P_R =  1.32 x 10^-19 atm.

 

3.6-3  The density of matter (primarily hydrogen atoms) in intergalactic space is such that its contribution to the pressure is of the order of 10^-23 Pa. 

(a) What is the approximate density of matter (in atoms/meter³) in intergalactic space?

(b) What is the ratio of the kinetic energy of matter to the energy of radiation in intergalactic space? (Recall Problems 3.6-1 and 3.6-2.)  

(c)  What is the ratio of the total matter energy (i.e., the sum of the kinetic energy and the relativistic energy mc²) to the energy of radiation in intergalactic space?

 

(a)  We want to calculate N/V from P_M, and, assuming (maybe incorrectly) the hydrogen gas in intergalactic space is in equilibrium with the CMB radiation, we use the ideal gas law, P_MV = NkT, where T = 2.7 K.  Rearranging gives

 N/V  =  P_M/kT  =  10^-23 Pa/[(1.38 x 10^-23 J/K) · 2.7K]

=  (1/3.7) atoms/meter³ 

=  0.27 atoms/meter³ 

^{The answer is actually about one per cubic centimeter, or one million per cubic meter, alas. That means the temp of the very diffuse hydrogen gas is about 4 million degrees Kelvin.  Here's the first paragraph from a good discussion of the subject:}

There are some missing details that are often skipped over in popular science articles/documentaries, which can make this confusing. First: the temperature of space, 2.7 K or -270 C, refers to the remaining radiation from the Big Bang, not to the temperature of any matter. If you were in space and somehow prevented any matter from touching you, you would still absorb microwave radiation equivalent to being surrounded by matter with a temperature of 2.7 K (since all matter with temperatures above 0K emits radiation).
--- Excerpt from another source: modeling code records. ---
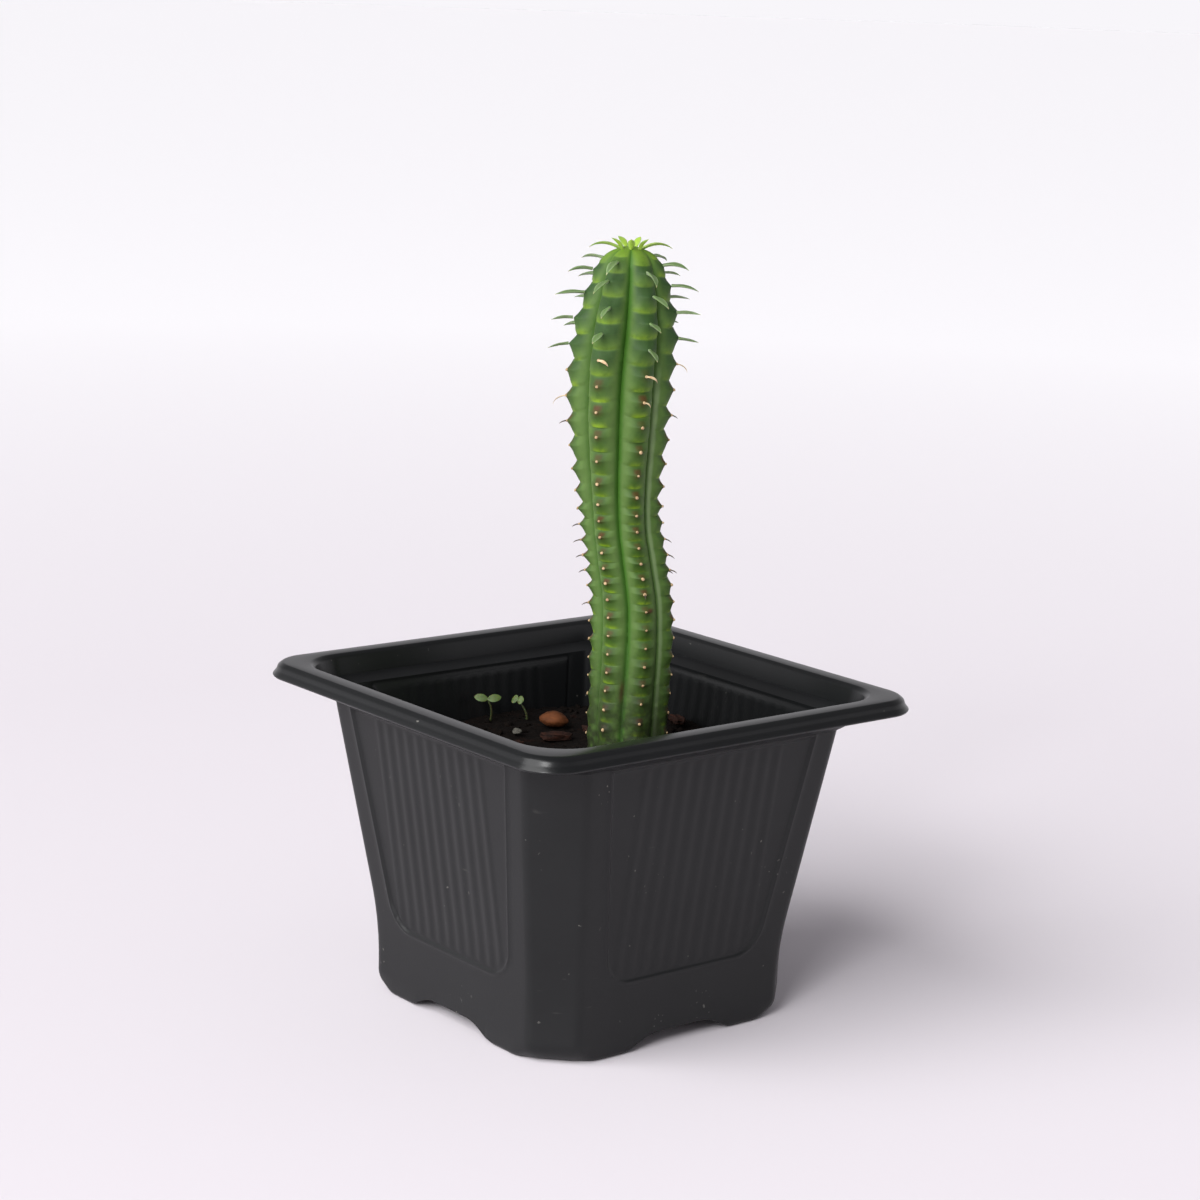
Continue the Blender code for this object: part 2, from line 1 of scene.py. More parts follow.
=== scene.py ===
"""Looks of a young ribbed succulent in a square nursery pot, laid out as a Blender add-on.

Shapes are worked out in millimetres, in the frame's own axes, and written in metres. The pot's sides lie
along X and Y, its front corner is the one at +X, -Y, and the ground is at Z = 0.
"""
import math
import random
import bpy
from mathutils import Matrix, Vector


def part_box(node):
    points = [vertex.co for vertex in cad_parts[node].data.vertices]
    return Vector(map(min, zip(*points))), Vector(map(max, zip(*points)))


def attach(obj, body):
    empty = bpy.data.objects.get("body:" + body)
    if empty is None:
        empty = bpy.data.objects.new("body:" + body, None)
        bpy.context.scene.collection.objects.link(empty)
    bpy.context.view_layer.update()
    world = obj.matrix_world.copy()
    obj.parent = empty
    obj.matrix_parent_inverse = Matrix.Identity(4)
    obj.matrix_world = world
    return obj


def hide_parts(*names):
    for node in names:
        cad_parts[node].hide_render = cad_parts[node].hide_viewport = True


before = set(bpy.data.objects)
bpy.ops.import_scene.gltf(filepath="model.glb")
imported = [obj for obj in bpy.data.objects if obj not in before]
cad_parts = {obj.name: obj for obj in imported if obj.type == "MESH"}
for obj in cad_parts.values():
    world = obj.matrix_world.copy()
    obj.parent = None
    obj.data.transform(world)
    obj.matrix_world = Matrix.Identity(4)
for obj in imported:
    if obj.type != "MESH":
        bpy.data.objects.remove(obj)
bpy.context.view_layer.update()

from types import SimpleNamespace

import bmesh
import bpy
import numpy as np
from mathutils import Matrix, Vector, noise

bl_info = {
    "name": "Potted ribbed succulent",
    "version": (1, 0, 0),
    "blender": (4, 5, 0),
    "location": "3D View > Sidebar > Plant",
    "description": "Builds a ribbed succulent in a moulded nursery pot, and a studio to see it in",
    "category": "Object",
}

MM = 0.001

# ---- Sizes that the construction and the looks share, in millimetres ----

POT_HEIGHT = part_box("pot")[1][2] / MM
FOOT_HALF = 34.7              # half the side at the foot
WALL_TAPER = 0.163            # how far a side leans out for each mm of height
BEND_LOW = 6.0                # the side is upright below this height
BEND_HIGH = 24.0              # and leans by the full taper above this one
WALL_TOP = POT_HEIGHT - 6.8   # where the side turns out into the ledge
INNER_LEDGE = POT_HEIGHT - 6.1
CORNER_CUT = 0.215            # share of the half side that each corner's cut takes
CREASE_RADIUS = 3.2
FOOT_ROUNDING = 4.5
FLOOR_TOP = 4.9
FLOOR_FILLET = 1.2
ARCH_HEIGHT = 3.4
ARCH_FLAT = 6.0               # half the level top of the arch in each side
ARCH_HALF = 17.0              # half its width at the ground
UNDERSIDE_HALF = 24.5         # half the hollow under the floor
DRAIN_RADIUS = 3.5
DRAIN_SPREAD = 15.0
PANEL_TOP = 64.7
PANEL_BOTTOM = 16.4
PANEL_TOP_HALF = 27.3
PANEL_BOTTOM_HALF = 20.4
PANEL_ROUNDING = 6.0
FLUTE_COUNT = 11
FLUTE_PITCH = 3.6

# Rim, from the collar's foot outside, over the flat band, to the collar's foot inside:
# half the side, drop below the pot's top, and corner radius
RIM_PROFILE = (
    (45.7, 4.6, 12.0),
    (46.2, 1.1, 11.9),
    (48.8, 1.1, 9.4),
    (50.4, 3.1, 8.7),
    (51.3, 3.2, 9.1),
    (51.6, 2.75, 9.2),
    (50.8, 1.75, 8.5),
    (50.45, 0.75, 8.1),
    (49.6, 0.0, 7.6),
    (46.0, 0.0, 10.8),
    (45.3, 0.7, 11.0),
    (44.6, 4.7, 11.0),
)

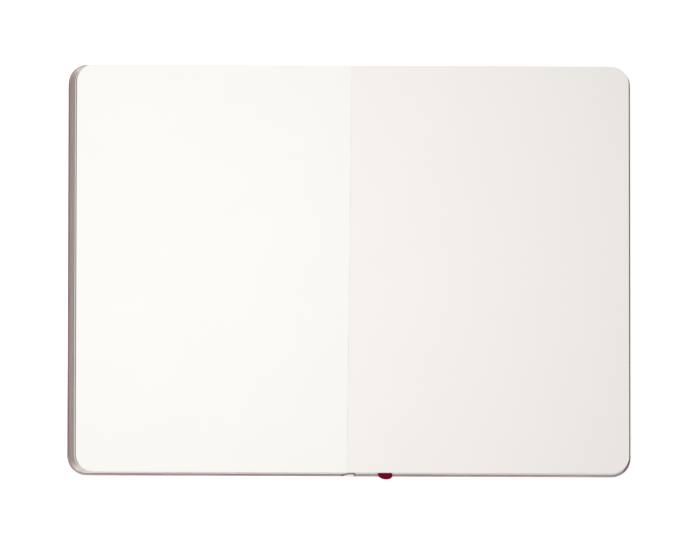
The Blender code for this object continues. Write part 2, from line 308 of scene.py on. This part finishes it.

Of course, with all the stars and such, you also receive a lot of other radiation, so you wouldn't necessarily cool down to 2.7 K. That temperature refers specifically, and only, to the background microwave radiation left over from the early history of the universe.

^--------

   (b)  For our intergalactic atomic hydrogen gas, the only energy is kinetic energy (well, ignoring the spin flipping the electron can undergo relative to the spin of the proton, resulting in the famous 21 cm spectral line).  (Also ignoring, until part (c), the relativistic mass-energy.)  So we have (KE)_H = (3/2) NkT = (3/2)P_MV for the kinetic energy of matter, which we want to divide by the U_rad =  bVT⁴  = 3P_RV of radiation:

 

(KE)_H / U_rad  =  (3/2) P_MV / 3P_RV

=  P_M / 2P_R

=  10^-23 Pa / 2(1.34 x 10^-14 Pa)

=   3.7 x 10^-10 

 

(c) The relativistic energy is U_rel = Mc², where M is the mass of all the hydrogen atoms in intergalactic space. We could do this calculation by estimating the size of the universe which we’d multiply by the density of hydrogen atoms. But volume cancels out in a ratio of energy density calculations, and energy density is the determining factor for the total energy of radiation, of hydrogen atoms’ KE, and of relativistic energy. And we've calculated number density of H atoms, so we should use it. We divide by total volume, V, of the universe to get density:

U_rel/V = (Mc² /V) =  m(N/V)c²

= (1.67 x 10^-27 kg for one H atom) (0.27 H atoms per meter³)(3 x 10⁸ m/s)²

=  9 x 10¹⁶ · 0.45 x 10^-27 joule/meter³

=  4 x 10^-11 joule/meter³

Now I need to divide this by U_rad/V for radiation, and add the result to the answer to (b). I didn’t do the U_rad/V calculation separately for radiation energy density in part (b)—but we know U/3V = P for the radiation pressure, so we take 3P as our radiation energy density

U_rad/V = 3P = 3 x 1.34 x 10^-14 Pa = 4 x 10^-14 joule/meter³

so

U_rel/U_rad  =  1000.

The KE/U_rad  ratio of 3.7 x 10^-10 is negligible in comparison with the factor-of-1000 ratio of relativistic-to-radiation energy. No point in adding them! But we’d expect the relativistic energy to be much greater than the total KE of atoms in a gas at temperature 2.7 K.

Questions for further research:

At what temperature does the KE of the H atoms equal their mass-energy?

At what temp does the radiation energy equal the H atoms mass-energy?

Does the mass-energy of all the loose H atoms in the universe have any significance beyond the fact that it has to be included when we account for all the energy released (created) in the Big Bang?